▶ Entries shown

((

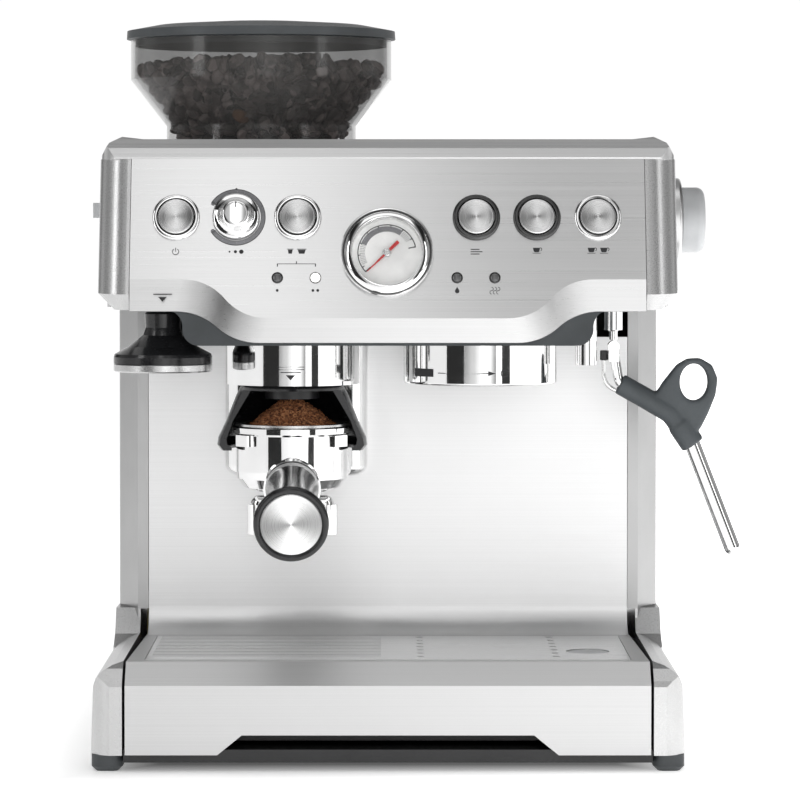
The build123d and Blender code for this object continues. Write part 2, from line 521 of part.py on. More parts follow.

))
((

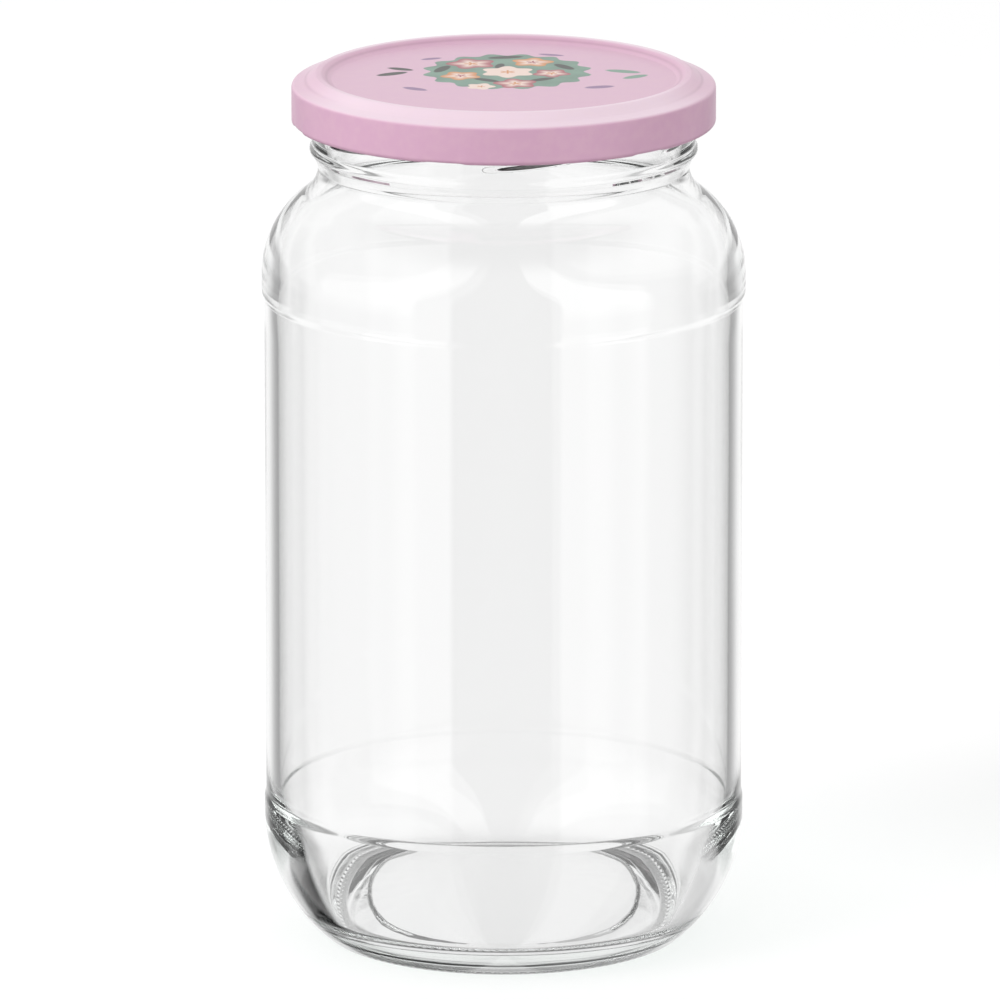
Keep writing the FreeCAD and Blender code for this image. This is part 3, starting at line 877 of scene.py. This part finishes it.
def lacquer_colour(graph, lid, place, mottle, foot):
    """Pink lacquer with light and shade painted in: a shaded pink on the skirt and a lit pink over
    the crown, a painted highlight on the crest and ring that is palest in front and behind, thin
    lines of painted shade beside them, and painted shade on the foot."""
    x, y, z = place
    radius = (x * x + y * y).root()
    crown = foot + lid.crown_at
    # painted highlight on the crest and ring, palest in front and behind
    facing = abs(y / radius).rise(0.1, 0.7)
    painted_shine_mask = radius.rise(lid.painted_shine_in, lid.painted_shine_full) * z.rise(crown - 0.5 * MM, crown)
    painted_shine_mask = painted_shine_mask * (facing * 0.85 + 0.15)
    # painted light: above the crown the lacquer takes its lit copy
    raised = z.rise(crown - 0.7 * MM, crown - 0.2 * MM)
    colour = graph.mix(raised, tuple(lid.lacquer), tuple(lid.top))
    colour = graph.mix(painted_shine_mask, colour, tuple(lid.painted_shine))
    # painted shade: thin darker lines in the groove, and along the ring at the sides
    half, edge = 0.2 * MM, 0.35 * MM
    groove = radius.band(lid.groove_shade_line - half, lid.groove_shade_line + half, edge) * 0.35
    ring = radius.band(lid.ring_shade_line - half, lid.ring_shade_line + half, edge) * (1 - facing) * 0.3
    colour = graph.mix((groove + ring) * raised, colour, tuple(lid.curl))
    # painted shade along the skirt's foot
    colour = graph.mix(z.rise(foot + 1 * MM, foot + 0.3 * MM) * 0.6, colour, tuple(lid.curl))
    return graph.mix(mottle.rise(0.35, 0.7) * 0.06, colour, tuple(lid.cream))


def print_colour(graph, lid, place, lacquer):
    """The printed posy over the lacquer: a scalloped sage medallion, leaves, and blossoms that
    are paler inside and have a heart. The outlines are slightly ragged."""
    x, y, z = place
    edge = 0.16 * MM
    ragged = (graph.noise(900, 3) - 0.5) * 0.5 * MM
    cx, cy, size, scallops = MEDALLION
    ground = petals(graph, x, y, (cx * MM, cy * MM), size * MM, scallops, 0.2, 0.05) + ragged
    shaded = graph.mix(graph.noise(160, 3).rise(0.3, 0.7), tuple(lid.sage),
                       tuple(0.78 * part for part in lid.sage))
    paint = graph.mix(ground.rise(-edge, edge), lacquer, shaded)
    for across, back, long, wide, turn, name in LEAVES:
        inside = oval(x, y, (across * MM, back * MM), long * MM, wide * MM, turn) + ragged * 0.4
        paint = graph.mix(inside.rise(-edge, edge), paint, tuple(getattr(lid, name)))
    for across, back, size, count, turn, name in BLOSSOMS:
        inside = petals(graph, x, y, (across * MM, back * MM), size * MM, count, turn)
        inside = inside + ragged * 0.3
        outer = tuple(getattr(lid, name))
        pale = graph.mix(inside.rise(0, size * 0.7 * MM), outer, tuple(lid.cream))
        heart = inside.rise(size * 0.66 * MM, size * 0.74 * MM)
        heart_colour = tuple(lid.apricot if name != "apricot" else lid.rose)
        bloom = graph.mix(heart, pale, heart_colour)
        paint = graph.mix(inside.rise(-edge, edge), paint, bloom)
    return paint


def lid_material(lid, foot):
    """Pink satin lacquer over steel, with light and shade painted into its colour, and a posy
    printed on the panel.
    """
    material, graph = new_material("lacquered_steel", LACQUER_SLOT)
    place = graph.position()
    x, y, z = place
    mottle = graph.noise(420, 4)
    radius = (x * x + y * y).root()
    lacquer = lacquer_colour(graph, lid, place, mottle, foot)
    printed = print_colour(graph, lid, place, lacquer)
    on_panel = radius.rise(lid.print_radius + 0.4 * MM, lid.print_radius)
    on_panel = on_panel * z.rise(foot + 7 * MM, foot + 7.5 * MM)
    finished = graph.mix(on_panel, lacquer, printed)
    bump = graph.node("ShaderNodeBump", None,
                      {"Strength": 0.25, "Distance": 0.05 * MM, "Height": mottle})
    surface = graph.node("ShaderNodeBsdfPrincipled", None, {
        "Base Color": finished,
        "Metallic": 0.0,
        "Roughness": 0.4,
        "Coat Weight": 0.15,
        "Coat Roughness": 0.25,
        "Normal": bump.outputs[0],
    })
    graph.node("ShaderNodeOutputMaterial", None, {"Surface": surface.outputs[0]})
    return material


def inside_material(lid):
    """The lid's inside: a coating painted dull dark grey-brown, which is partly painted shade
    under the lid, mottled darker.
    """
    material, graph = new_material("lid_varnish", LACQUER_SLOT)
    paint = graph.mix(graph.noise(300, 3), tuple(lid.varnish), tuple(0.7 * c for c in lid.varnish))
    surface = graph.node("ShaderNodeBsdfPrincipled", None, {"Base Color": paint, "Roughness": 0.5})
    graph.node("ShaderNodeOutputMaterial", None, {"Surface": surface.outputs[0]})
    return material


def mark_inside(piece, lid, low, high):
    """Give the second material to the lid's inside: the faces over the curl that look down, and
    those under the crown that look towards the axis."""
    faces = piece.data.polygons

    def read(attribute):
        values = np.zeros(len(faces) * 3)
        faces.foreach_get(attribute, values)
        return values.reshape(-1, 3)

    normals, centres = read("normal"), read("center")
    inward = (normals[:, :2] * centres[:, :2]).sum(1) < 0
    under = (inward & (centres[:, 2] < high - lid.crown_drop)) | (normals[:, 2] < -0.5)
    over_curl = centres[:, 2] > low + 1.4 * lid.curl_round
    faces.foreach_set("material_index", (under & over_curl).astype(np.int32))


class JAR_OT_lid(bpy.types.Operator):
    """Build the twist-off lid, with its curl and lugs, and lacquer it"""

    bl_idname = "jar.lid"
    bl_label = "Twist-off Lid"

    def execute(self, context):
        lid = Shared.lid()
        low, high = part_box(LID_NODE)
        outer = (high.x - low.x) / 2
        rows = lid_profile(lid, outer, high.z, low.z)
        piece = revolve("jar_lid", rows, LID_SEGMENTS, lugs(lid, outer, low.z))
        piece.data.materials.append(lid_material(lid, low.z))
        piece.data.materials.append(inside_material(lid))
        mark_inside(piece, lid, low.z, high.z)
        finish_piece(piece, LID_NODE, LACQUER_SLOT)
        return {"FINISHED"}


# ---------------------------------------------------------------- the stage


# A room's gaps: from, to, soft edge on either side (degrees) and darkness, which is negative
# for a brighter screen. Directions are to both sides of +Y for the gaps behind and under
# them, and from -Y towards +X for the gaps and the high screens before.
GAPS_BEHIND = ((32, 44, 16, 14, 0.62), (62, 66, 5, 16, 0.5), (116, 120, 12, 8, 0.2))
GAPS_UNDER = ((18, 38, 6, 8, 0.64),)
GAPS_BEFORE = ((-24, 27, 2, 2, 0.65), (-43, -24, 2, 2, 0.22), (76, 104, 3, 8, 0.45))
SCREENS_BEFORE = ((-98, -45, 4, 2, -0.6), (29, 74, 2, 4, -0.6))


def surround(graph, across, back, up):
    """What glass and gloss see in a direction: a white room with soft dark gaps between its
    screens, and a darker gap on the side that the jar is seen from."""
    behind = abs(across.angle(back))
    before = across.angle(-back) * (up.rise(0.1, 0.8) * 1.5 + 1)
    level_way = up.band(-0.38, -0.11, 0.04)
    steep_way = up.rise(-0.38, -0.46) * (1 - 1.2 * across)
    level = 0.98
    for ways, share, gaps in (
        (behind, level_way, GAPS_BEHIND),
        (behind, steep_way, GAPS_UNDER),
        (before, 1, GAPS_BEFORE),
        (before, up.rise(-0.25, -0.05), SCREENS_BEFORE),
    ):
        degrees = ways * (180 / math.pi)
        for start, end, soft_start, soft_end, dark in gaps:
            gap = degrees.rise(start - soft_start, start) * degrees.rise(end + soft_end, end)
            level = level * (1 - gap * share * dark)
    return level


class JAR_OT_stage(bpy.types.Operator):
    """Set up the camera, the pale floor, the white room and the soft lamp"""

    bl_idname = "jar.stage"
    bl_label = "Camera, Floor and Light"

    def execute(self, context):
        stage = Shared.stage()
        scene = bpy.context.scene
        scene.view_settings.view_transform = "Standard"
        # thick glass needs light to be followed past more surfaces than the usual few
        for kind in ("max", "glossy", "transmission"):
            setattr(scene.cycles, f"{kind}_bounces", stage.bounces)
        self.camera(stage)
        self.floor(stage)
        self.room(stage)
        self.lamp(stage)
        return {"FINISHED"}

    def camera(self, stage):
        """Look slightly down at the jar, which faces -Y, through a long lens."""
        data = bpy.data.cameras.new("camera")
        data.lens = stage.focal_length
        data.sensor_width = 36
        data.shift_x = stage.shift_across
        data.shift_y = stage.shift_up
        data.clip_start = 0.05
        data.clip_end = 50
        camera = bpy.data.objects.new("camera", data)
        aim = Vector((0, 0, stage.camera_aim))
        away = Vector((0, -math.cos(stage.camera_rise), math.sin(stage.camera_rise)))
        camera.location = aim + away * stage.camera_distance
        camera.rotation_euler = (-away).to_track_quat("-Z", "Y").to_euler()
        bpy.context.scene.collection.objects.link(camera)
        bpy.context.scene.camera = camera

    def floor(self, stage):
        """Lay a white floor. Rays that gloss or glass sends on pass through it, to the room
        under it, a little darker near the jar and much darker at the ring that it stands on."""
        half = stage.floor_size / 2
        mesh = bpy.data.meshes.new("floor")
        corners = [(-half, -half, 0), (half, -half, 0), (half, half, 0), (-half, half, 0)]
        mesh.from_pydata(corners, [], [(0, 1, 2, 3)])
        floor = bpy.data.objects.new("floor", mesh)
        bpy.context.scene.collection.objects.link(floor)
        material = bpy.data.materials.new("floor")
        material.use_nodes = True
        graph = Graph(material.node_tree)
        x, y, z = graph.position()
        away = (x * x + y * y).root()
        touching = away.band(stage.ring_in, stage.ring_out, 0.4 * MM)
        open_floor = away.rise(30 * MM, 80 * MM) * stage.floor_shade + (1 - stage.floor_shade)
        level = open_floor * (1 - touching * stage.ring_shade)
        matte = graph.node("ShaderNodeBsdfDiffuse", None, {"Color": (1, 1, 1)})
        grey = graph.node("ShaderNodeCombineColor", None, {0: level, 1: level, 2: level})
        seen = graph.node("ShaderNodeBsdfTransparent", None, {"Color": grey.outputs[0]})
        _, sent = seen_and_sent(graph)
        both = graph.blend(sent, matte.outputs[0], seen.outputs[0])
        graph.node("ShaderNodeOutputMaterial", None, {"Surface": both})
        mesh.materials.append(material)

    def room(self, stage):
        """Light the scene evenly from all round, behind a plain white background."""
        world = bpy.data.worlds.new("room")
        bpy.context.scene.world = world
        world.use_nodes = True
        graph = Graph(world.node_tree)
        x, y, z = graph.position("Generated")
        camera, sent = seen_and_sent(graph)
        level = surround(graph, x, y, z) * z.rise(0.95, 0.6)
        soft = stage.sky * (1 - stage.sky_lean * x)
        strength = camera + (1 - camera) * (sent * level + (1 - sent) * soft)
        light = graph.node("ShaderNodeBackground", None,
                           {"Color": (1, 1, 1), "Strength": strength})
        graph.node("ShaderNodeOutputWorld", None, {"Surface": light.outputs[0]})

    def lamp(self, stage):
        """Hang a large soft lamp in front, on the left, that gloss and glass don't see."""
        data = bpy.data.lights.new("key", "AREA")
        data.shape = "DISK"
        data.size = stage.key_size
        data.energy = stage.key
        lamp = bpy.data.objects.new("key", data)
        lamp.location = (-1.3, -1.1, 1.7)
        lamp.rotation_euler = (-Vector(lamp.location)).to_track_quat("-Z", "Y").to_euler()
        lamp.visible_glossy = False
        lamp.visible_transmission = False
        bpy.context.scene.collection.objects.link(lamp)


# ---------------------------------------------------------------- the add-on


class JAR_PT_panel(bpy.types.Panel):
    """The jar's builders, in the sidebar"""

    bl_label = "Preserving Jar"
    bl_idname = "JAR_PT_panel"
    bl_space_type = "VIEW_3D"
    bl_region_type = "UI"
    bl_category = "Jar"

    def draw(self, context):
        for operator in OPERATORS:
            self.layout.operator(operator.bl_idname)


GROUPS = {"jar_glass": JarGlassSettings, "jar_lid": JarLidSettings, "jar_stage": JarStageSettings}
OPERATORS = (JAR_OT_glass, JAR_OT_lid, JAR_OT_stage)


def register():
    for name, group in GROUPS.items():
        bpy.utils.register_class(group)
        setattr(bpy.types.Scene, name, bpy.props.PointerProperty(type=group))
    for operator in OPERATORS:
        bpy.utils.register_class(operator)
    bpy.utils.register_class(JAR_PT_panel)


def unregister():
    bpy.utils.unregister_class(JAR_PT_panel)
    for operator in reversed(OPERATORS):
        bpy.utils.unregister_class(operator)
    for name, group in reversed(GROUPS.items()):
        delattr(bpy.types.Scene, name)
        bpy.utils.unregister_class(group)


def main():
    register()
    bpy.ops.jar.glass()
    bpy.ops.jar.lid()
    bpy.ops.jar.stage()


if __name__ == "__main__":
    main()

))

▶ Task statement
Take every line from the data that contains the word "this".

▶ Solved exercise
The build123d and Blender code for this object continues. Write part 2, from line 521 of part.py on. More parts follow.
Keep writing the FreeCAD and Blender code for this image. This is part 3, starting at line 877 of scene.py. This part finishes it.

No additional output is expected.